◆ RECORDED INFORMATION
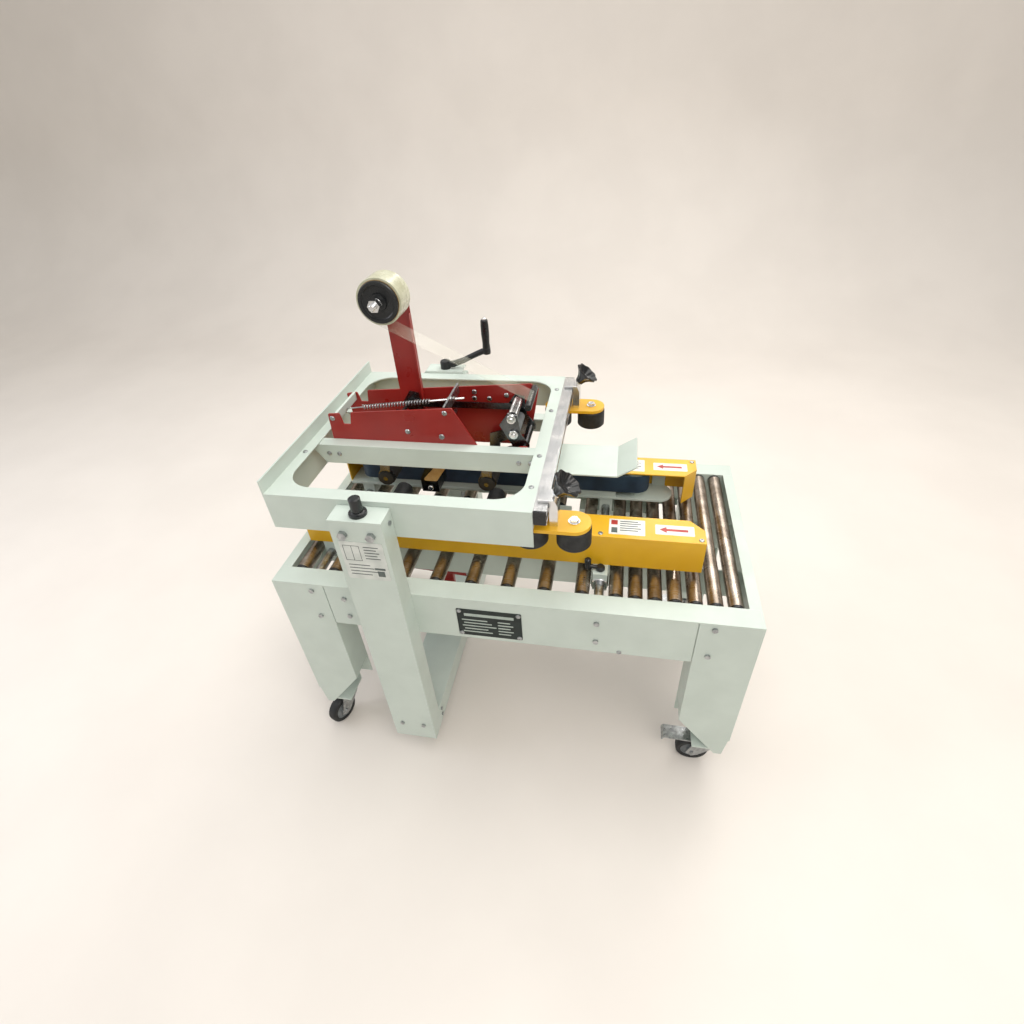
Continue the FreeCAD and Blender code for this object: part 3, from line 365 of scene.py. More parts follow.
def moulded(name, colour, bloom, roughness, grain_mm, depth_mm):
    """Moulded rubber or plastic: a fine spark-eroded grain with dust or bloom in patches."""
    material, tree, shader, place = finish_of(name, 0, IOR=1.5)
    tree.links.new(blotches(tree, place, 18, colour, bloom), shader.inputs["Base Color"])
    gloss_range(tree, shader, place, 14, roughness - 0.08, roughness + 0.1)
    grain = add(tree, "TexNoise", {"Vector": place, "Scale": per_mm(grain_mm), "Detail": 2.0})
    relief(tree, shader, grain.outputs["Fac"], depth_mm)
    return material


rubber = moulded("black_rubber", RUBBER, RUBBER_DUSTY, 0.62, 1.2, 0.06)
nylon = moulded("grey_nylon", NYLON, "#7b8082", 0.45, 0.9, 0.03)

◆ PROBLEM
Repeat the data precisely, line by line.

◆ TASK ANSWER
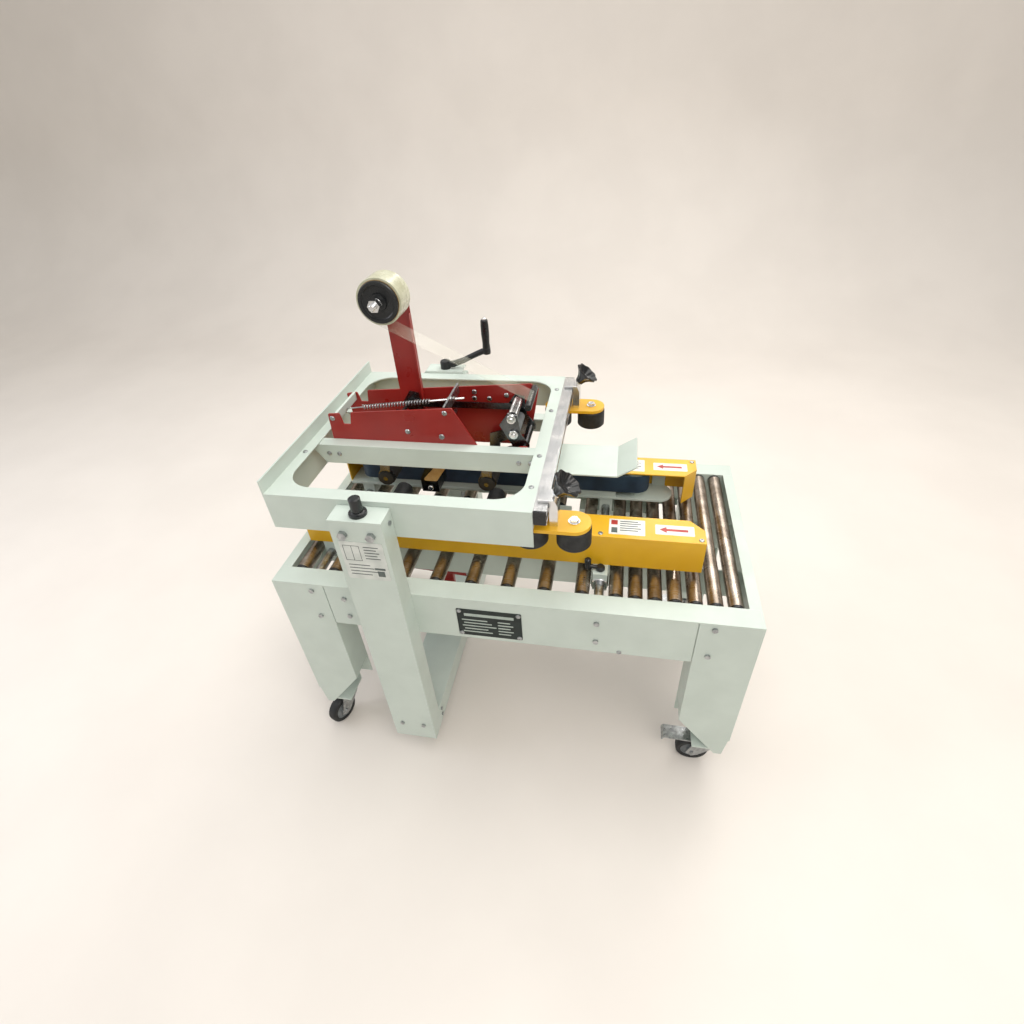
Continue the FreeCAD and Blender code for this object: part 3, from line 365 of scene.py. More parts follow.
def moulded(name, colour, bloom, roughness, grain_mm, depth_mm):
    """Moulded rubber or plastic: a fine spark-eroded grain with dust or bloom in patches."""
    material, tree, shader, place = finish_of(name, 0, IOR=1.5)
    tree.links.new(blotches(tree, place, 18, colour, bloom), shader.inputs["Base Color"])
    gloss_range(tree, shader, place, 14, roughness - 0.08, roughness + 0.1)
    grain = add(tree, "TexNoise", {"Vector": place, "Scale": per_mm(grain_mm), "Detail": 2.0})
    relief(tree, shader, grain.outputs["Fac"], depth_mm)
    return material


rubber = moulded("black_rubber", RUBBER, RUBBER_DUSTY, 0.62, 1.2, 0.06)
nylon = moulded("grey_nylon", NYLON, "#7b8082", 0.45, 0.9, 0.03)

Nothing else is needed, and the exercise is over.